Sign input path. Fuzz the handler's handling of arbitrary message bytes, hashes, and padding for panics and resource blowups.
Any DER/CSR parsing the signer performs (if the build routes CSR parsing through it) is fuzzed; otherwise such parsing lives behind the single crypto boundary.
Targets live alongside the signer code; CI replays the seed corpus on every change and fuzzes each target on a budget (fuzz-smoke plus ClusterFuzzLite), with a longer nightly batch.

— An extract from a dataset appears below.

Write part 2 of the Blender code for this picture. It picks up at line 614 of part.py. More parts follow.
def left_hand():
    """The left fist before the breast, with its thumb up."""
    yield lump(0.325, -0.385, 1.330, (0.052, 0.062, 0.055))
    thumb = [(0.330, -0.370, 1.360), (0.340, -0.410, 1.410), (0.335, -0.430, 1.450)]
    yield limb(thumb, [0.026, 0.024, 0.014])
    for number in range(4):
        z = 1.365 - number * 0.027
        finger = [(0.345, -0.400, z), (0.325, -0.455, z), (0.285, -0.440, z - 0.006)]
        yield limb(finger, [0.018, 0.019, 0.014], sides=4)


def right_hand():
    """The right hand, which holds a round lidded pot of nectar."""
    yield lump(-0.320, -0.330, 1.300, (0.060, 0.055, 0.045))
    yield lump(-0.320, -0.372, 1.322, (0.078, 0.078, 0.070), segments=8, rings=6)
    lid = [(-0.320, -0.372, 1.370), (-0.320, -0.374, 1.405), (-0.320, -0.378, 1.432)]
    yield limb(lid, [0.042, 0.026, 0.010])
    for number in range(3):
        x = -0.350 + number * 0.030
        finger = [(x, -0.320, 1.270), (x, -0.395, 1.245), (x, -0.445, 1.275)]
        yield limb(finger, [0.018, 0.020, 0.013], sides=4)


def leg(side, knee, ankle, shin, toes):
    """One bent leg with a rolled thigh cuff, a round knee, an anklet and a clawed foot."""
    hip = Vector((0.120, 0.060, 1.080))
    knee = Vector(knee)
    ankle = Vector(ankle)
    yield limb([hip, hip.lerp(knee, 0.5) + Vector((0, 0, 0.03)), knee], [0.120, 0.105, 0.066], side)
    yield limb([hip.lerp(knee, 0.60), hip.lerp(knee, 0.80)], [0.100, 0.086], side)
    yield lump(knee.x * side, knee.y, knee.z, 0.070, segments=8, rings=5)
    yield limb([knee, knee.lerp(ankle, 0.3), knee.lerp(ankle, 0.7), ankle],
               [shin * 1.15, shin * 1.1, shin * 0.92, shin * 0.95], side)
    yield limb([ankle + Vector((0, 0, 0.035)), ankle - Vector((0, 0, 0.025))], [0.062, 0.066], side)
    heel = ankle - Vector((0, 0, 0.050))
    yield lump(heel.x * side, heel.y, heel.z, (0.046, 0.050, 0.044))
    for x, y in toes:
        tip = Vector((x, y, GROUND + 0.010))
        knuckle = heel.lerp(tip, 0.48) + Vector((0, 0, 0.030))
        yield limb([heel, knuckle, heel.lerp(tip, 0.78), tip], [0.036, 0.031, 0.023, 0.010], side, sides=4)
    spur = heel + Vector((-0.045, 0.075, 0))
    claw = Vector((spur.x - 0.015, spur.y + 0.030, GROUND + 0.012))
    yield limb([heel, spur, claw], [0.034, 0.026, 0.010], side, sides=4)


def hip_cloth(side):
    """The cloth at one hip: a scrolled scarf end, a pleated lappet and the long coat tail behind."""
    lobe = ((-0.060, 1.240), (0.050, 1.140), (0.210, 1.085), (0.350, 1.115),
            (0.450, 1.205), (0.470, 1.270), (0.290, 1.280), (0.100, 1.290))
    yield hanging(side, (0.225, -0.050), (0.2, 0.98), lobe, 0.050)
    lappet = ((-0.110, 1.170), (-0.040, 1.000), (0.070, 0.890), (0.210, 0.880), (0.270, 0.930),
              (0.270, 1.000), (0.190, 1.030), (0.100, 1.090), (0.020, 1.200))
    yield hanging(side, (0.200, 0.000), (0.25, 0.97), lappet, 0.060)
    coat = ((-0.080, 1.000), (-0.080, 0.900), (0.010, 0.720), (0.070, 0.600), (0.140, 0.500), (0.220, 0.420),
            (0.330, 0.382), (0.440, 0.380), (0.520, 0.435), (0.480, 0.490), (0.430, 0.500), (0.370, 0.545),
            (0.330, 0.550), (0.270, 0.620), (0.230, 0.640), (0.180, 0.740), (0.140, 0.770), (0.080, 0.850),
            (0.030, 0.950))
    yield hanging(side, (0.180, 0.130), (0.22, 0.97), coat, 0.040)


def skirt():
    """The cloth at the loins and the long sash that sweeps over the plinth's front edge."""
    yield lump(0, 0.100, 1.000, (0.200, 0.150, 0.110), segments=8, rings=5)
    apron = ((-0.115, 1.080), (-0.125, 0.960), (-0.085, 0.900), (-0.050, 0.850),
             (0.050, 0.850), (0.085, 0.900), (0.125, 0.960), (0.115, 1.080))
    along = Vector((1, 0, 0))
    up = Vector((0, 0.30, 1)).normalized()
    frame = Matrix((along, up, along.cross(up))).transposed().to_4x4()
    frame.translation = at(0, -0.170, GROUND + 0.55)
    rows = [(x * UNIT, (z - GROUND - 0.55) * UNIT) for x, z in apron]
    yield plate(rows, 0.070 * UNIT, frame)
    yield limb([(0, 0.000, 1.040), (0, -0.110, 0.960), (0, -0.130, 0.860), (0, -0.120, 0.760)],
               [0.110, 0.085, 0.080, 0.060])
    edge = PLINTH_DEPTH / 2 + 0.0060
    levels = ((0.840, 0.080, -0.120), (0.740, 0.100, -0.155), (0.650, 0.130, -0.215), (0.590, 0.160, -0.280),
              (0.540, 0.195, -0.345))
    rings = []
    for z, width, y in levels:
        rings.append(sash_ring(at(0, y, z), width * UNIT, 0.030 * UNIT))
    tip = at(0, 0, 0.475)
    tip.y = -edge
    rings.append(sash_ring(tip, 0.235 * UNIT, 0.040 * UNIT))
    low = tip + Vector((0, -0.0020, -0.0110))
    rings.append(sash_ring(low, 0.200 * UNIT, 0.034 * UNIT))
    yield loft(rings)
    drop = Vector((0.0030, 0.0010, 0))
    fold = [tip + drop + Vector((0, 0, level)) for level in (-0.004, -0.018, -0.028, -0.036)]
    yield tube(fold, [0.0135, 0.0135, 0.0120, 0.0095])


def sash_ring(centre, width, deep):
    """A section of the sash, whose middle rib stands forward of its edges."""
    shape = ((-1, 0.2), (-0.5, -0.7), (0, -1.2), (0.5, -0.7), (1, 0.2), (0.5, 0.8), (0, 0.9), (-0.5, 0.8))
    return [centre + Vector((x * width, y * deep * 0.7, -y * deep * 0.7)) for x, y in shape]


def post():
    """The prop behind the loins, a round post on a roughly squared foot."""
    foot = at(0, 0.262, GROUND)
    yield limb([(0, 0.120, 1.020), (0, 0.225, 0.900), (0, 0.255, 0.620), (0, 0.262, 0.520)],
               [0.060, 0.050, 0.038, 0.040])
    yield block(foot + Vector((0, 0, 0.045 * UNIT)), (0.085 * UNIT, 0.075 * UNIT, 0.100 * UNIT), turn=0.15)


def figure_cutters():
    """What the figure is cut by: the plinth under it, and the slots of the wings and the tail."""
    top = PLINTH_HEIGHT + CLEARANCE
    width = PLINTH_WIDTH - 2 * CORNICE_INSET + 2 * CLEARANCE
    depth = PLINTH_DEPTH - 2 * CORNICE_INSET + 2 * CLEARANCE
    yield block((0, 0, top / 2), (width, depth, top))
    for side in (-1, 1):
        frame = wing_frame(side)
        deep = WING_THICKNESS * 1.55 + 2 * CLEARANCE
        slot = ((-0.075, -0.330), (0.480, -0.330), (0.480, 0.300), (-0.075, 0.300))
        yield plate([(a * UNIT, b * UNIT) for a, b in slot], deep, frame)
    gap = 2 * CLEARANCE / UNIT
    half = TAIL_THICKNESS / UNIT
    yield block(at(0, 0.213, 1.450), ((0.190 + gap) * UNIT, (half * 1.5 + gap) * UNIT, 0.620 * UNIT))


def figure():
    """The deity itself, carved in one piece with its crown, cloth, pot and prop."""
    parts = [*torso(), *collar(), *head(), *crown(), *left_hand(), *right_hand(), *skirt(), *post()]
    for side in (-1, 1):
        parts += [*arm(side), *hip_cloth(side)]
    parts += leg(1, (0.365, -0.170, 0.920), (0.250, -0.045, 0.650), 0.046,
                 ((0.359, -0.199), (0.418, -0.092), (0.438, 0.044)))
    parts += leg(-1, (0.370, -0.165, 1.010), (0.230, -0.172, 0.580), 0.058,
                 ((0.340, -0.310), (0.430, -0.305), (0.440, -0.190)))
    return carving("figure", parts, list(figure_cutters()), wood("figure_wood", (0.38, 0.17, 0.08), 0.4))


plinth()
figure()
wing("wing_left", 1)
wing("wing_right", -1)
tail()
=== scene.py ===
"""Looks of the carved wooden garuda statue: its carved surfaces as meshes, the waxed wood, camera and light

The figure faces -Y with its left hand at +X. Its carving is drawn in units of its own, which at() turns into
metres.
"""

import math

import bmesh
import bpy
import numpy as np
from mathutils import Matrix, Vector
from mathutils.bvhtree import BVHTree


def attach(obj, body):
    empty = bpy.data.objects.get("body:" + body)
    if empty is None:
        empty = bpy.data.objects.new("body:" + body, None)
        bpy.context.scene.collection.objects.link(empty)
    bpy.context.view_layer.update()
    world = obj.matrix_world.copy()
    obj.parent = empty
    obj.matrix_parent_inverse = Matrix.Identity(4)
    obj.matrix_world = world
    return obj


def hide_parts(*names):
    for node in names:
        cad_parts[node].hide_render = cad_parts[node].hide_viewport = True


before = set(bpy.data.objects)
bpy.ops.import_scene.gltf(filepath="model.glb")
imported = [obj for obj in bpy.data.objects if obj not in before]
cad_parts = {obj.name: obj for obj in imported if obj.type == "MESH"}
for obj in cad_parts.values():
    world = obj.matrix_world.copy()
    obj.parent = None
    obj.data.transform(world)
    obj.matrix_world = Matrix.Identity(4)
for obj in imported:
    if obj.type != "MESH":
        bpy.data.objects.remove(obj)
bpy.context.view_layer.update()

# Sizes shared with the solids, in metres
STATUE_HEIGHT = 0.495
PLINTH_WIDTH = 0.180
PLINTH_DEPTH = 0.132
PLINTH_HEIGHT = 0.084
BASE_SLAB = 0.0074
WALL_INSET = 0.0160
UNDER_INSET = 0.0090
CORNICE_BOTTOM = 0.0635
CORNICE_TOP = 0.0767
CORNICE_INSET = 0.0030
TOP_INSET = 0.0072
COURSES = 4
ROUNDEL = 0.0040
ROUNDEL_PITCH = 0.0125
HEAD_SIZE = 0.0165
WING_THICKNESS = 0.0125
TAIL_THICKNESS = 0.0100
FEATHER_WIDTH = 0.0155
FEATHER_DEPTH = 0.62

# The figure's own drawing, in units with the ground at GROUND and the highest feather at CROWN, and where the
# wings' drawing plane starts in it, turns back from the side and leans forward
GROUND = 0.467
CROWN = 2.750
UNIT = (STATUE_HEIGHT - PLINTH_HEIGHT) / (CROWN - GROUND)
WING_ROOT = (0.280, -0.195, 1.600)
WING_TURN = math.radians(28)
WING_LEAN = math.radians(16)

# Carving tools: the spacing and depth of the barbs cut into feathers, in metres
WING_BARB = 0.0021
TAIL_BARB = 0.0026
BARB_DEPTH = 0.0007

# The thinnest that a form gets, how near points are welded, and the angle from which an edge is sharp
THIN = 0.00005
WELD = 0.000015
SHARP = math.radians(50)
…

9. Failure modes and degraded operation

Signer crash. The control plane detects it (connection error / Health), restarts the child, and reloads long-lived keys from wrapped at-rest form; in-flight requests fail UNAVAILABLE and the control plane retries (idempotent, §5.5).
Drain/shutdown. Stop accepting, finish in-flight, zeroize, exit.
Total outage / offline issuance. Break-glass with an m-of-n quorum is a separate, later capability, noted here only as a known degraded mode.

10. Open questions

Key-at-rest format for long-lived keys (envelope encryption; KMS-wrapped).
Whether keys are generated in the signer or imported, and how import would be authenticated.
~~mTLS certificate provisioning for the cross-node path.~~ Resolved: operators supply four PEM files plus the peer pin (per end); a crypto-boundary helper mints a working, cross-pinned pair for evaluation/bootstrap (the Helm isolated topology mounts the material from a Secret).
The exact seccomp syscall allowlist.
mlockall for the whole process vs. per-buffer mlock only.

11. Review

Reviewer sign-off is captured in the pull request that adopts this design; material changes during implementation must update this document in the same change.